Do I understand correctly that you’re peeved that the musicians chose not to work with an amiable labor lawyer, but turned to a fighter?

May I remind you that you brought on a law firm famous for its attempts to break the unions. And your musicians were in a fight for their lives.  Just moments ago, you indicated that Richard Davis told the musicians he was coming after them as soon as the contract was over.

And you’re upset that once you backed them into a corner, they reacted by trying to find the fightingest fighter they possibly could?

Also, are you suggesting that the MOA’s negotiation team, which is made up of some of the most seasoned, veteran business leaders in the state (who also happen to be executives at two of the largest banks in the country), had never been involved in tough negotiations before, and were completely undone by… foul language?

And… who are the little old ladies you refer to? How were they involved in the negotiations?

“But overall, I think we did achieve a contract that could be a model for the rest of the industry.”


Mr. Kelley, whatever one may think of the final contract, the method by which it achieved was a nightmare. That you ignore the serious damage you brought to the organization, and can’t seem to bring yourself to acknowledge the serious work of recovery that still has to happen, is an embarrassment.
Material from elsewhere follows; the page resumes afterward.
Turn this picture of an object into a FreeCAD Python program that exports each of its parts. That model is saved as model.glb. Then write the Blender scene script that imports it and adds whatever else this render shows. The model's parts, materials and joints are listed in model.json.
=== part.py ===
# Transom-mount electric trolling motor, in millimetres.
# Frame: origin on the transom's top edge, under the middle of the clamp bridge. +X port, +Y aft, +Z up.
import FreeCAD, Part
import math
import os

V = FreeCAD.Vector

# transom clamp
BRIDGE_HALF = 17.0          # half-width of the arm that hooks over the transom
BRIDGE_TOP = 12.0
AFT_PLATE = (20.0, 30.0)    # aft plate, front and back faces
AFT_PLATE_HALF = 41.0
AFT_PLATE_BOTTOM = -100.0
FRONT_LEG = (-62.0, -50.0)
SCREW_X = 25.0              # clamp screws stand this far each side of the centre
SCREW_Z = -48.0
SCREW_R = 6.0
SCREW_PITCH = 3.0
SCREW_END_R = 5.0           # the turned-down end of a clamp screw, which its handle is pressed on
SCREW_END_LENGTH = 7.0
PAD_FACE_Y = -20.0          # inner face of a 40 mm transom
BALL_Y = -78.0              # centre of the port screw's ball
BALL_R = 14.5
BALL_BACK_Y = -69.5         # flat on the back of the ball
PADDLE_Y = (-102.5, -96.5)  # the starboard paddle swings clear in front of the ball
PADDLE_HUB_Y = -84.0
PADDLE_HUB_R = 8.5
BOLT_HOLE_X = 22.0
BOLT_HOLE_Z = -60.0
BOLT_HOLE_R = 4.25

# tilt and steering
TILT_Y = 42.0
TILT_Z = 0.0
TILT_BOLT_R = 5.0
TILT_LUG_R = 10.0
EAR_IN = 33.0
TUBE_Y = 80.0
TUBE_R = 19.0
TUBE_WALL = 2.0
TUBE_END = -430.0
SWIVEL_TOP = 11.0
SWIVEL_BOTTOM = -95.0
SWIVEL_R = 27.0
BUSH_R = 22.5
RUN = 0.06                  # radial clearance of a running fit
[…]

“But it was never about breaking the union. That was never even considered.”

Mr. Kelley, your statement is belied by almost everything that happened over the course of the lockout, as well as the MOA’s many statements over the last two years.

* * *

Mr. Kelley, I bear you no personal animosity.  I know you’ve been a strong advocate for the Orchestra in the past, and I appreciate the years of support you’ve given to the organization.

But your statements are wrong, and simply not helpful.